Are there ideas you don't recommend?
Random-assignment seating ('mixer mode') sounds fun but creates awkward groupings — strangers stuck with strangers, no shared context. Use it for icebreaker events specifically; not for events meant to celebrate a relationship or accomplishment.
How do I adapt these ideas to my room's shape?
Match the layout to the room rather than forcing the room into the layout. A long narrow hall wants two columns of tables down its length with a central aisle; a square room suits a radial ring of rounds around a central focal point; an L-shaped space splits naturally into dinner in one arm and dancing or a bar in the other; an outdoor tent works best with rows of rounds parallel to the long poles, the dance floor under the peak. Walk the room or get the floor plan before committing.

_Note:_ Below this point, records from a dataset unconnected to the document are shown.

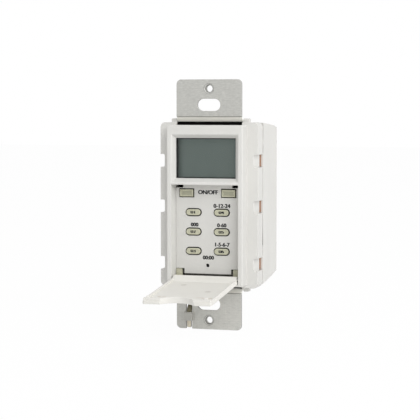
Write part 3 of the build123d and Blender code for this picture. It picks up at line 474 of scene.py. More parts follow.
@dataclass(frozen=True)
class StrapFinish(Finish):
    """Plated sheet: mottled, with a painted highlight where its ears step back, painted shade on its upper
    part, in its creases and over the pressed flares round its holes, and sheared edges.
    """

    mottle: Triple = (212.0, 211.0, 206.0)
    stain: Triple = (150.0, 149.0, 144.0)
    # The tone of painted shade that darkens the upper part, which gets more light
    upper_painted_shade: Triple = (176.0, 176.0, 172.0)
    # The tone of the painted highlight on the step where the ears go back, standing for the white housing
    # it reflects
    step: Triple = (250.0, 249.0, 242.0)
    # The tone of the painted shade in the bend's crease
    crease_shade: Triple = (144.0, 143.0, 138.0)
    sheared: Triple = (116.0, 115.0, 110.0)
    bridge: Triple = (184.0, 183.0, 177.0)
    # The tone of the painted shade over the pressed flare round each screw hole
    flare_shade: Triple = (104.0, 103.0, 98.0)
    speck_spread: Triple = (0.35, 1.0, 1.3)
    speck_scale: float = 1.5
    speck_grain: Pair = (5.0, 0.8)
    upper_from: float = -20.0
    upper_to: float = 34.0
    upper_share: float = 0.55
    speck_range: Triple = (0.34, 0.5, 0.66)
    mottle_share: float = 0.5
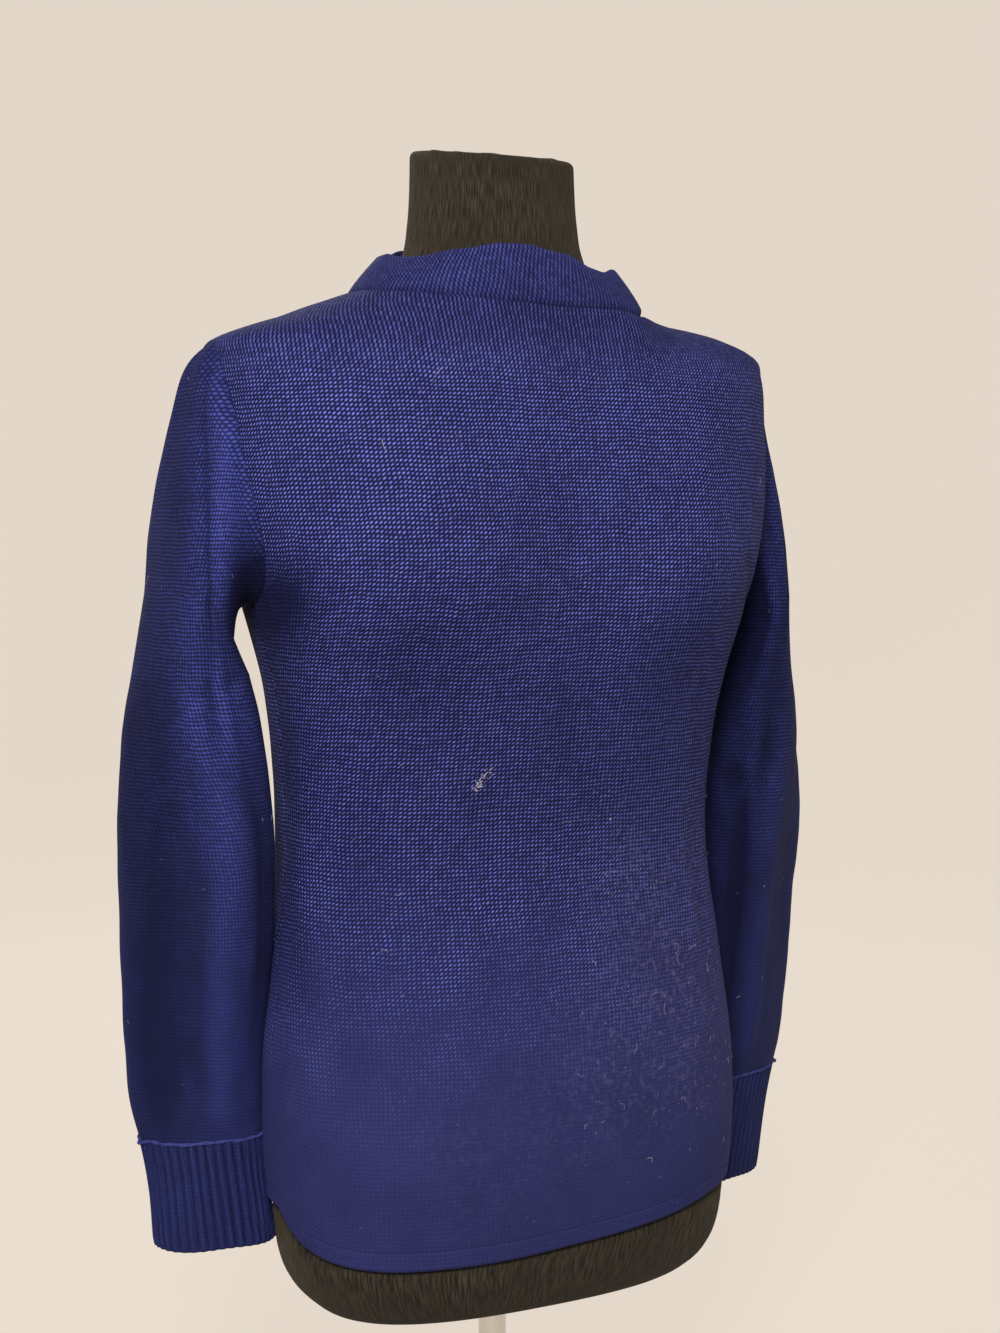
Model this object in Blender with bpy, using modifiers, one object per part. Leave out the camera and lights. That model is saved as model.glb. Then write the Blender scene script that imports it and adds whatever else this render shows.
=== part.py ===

Should I number my tables or name them?
Numbers are faster for guests to find and easier for caterers to coordinate, which is why most events over fifty people use them. Names add personality but force guests to learn an extra mapping, so pair them with a number or a clearly alphabetized sign. If you name tables, keep the theme consistent — all cities you've traveled to, or all favorite books — and avoid implying any ranking, since 'Table Paris' versus 'Table Cleveland' can read as a hierarchy you didn't intend.
Can I mix round and long banquet tables in one room?
Yes, and it often looks intentional rather than accidental when done with a reason. Use a long banquet for the group you want reading as a single unit — the wedding party, a head table, the guest of honor's circle — and rounds for everyone else, where four-way conversation matters more. Keep the banquets on one axis and align the rounds in a loose grid around them so the eye reads order, not clutter.
Do small weddings need a seating chart at all?
Under about thirty guests you can often run open seating at assigned tables, or even one long shared table, without a formal chart. The moment you pass thirty, or you have any family dynamics to manage, a chart saves the awkward shuffle of guests hovering for a seat. Even a simple two-table plan benefits from being decided in advance rather than at the door.